Object modeling scripts:
[START]

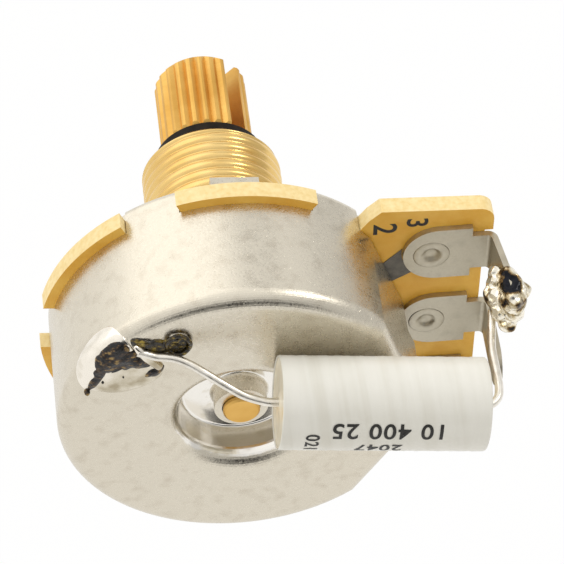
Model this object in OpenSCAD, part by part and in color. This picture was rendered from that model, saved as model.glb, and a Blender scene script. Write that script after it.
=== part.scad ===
// Rotary potentiometer with a solder-lug board and a film capacitor soldered across one lug and the cover.
// The shaft points along +Y and the lug board along +X. The origin is the middle of the mounting face,
// which is the front of the front plate. Every y below is measured from that face, negative to the rear.

/* [Cover] */
// Outer diameter of the drawn rear cover
cover_d = 23.8; // [22:0.1:26]
// Distance from the mounting face to the rear of the cover
cover_back = 10.15; // [9.6:0.05:12]
// Thickness of the cover's sheet
cover_t = 0.5; // [0.4:0.05:0.6]
// Outer radius of the fold round the rear edge
fold_r = 1.1; // [0.8:0.1:1.6]
// Depth of the dish in the rear face
dish_depth = 2.5; // [2:0.1:2.8]
// Radius of the dish wall
dish_r = 4.35; // [3.8:0.05:5]
// Radius of the rounded shoulder where the dish starts
shoulder_r = 1.2; // [0.6:0.1:1.6]
// Height of the collar drawn out round the pivot hole
collar_h = 1.45; // [0.8:0.05:1.6]
// Distance from the shaft line to the two flats beside the board
flat_reach = 11.1; // [10.9:0.05:11.6]
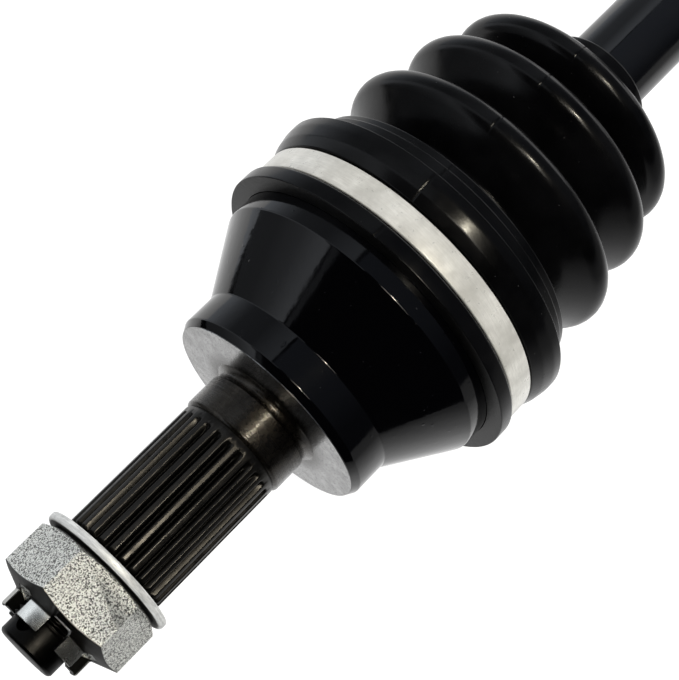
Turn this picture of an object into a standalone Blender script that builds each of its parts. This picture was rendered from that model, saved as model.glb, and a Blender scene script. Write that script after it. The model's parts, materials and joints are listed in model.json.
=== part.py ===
"""Front wheel drive axle: a fixed ball joint at the wheel end, a bar, a plunging joint at the gearbox end.

The axle lies along X. The origin is the centre of the wheel-end stub's flat end face, +X runs towards the
gearbox and +Z is up. Outlines are in millimetres, as (x, radius) or (x, radius, corner radius), and become
metres where a mesh is made. Angles around the axle are in degrees from +Y towards +Z.
"""

import math

import bmesh
import bpy

MM = 0.001
GAP = 0.3  # between touching pieces
SEGMENTS = 24  # around large turned pieces
SMALL_SEGMENTS = 20  # around small turned pieces
BALLS = 6

# Wheel-end stub, nut and washer
NOSE_R = 7.9
THREAD_R = 8.7
THREAD_END = 26.9
COTTER_HOLE_X = 4.8
COTTER_HOLE_R = 2.2
COTTER_HOLE_ANGLE = 69.0
NUT_START = 2.9
NUT_END = 25.0
NUT_BORE_R = THREAD_R + GAP
CROWN_R = 12.0
CROWN_SLOT_WIDTH = 6.0
CROWN_SLOT_BOTTOM = 9.9
CROWN_ROOT_X = 9.3
NUT_CONE_END = 11.9
NUT_ACROSS_FLATS = 32.0
NUT_FLAT_ANGLE = 114.0
WASHER_START = NUT_END + GAP
WASHER_THICKNESS = 2.15
WASHER_R = 18.5
SPLINE_TEETH = 26
SPLINE_START = 27.8
SPLINE_END = 66.5
SPLINE_R = 14.35
SPLINE_DEPTH = 1.1
COLLAR_START = 67.9
COLLAR_R = 14.9
SHOULDER_FACE_X = 80.1
SHOULDER_R = 29.2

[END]

▸ Set task: Could you quote the material above in full, exactly as it stands?

▸ Solved problem:
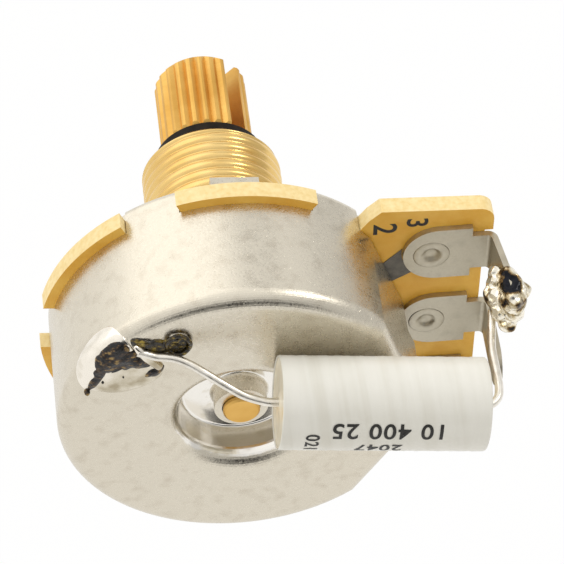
Model this object in OpenSCAD, part by part and in color. This picture was rendered from that model, saved as model.glb, and a Blender scene script. Write that script after it.
=== part.scad ===
// Rotary potentiometer with a solder-lug board and a film capacitor soldered across one lug and the cover.
// The shaft points along +Y and the lug board along +X. The origin is the middle of the mounting face,
// which is the front of the front plate. Every y below is measured from that face, negative to the rear.

/* [Cover] */
// Outer diameter of the drawn rear cover
cover_d = 23.8; // [22:0.1:26]
// Distance from the mounting face to the rear of the cover
cover_back = 10.15; // [9.6:0.05:12]
// Thickness of the cover's sheet
cover_t = 0.5; // [0.4:0.05:0.6]
// Outer radius of the fold round the rear edge
fold_r = 1.1; // [0.8:0.1:1.6]
// Depth of the dish in the rear face
dish_depth = 2.5; // [2:0.1:2.8]
// Radius of the dish wall
dish_r = 4.35; // [3.8:0.05:5]
// Radius of the rounded shoulder where the dish starts
shoulder_r = 1.2; // [0.6:0.1:1.6]
// Height of the collar drawn out round the pivot hole
collar_h = 1.45; // [0.8:0.05:1.6]
// Distance from the shaft line to the two flats beside the board
flat_reach = 11.1; // [10.9:0.05:11.6]
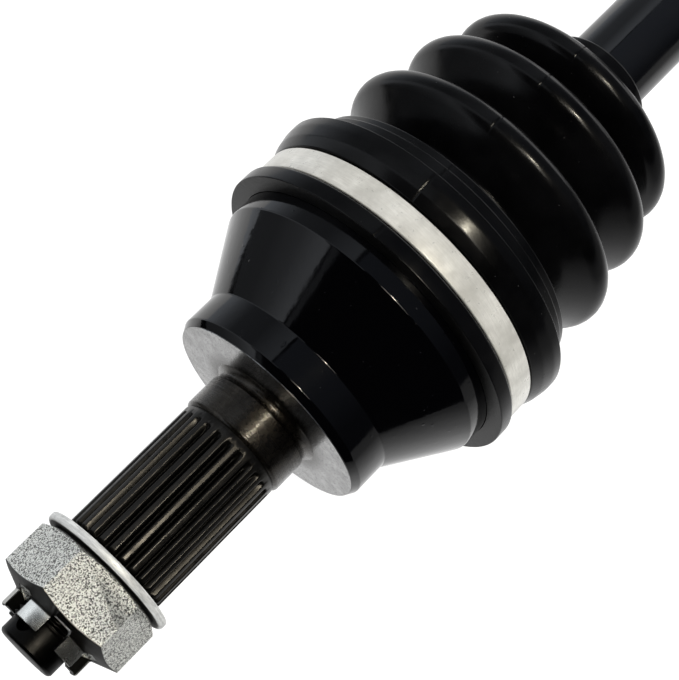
Turn this picture of an object into a standalone Blender script that builds each of its parts. This picture was rendered from that model, saved as model.glb, and a Blender scene script. Write that script after it. The model's parts, materials and joints are listed in model.json.
=== part.py ===
"""Front wheel drive axle: a fixed ball joint at the wheel end, a bar, a plunging joint at the gearbox end.

The axle lies along X. The origin is the centre of the wheel-end stub's flat end face, +X runs towards the
gearbox and +Z is up. Outlines are in millimetres, as (x, radius) or (x, radius, corner radius), and become
metres where a mesh is made. Angles around the axle are in degrees from +Y towards +Z.
"""

import math

import bmesh
import bpy

MM = 0.001
GAP = 0.3  # between touching pieces
SEGMENTS = 24  # around large turned pieces
SMALL_SEGMENTS = 20  # around small turned pieces
BALLS = 6

# Wheel-end stub, nut and washer
NOSE_R = 7.9
THREAD_R = 8.7
THREAD_END = 26.9
COTTER_HOLE_X = 4.8
COTTER_HOLE_R = 2.2
COTTER_HOLE_ANGLE = 69.0
NUT_START = 2.9
NUT_END = 25.0
NUT_BORE_R = THREAD_R + GAP
CROWN_R = 12.0
CROWN_SLOT_WIDTH = 6.0
CROWN_SLOT_BOTTOM = 9.9
CROWN_ROOT_X = 9.3
NUT_CONE_END = 11.9
NUT_ACROSS_FLATS = 32.0
NUT_FLAT_ANGLE = 114.0
WASHER_START = NUT_END + GAP
WASHER_THICKNESS = 2.15
WASHER_R = 18.5
SPLINE_TEETH = 26
SPLINE_START = 27.8
SPLINE_END = 66.5
SPLINE_R = 14.35
SPLINE_DEPTH = 1.1
COLLAR_START = 67.9
COLLAR_R = 14.9
SHOULDER_FACE_X = 80.1
SHOULDER_R = 29.2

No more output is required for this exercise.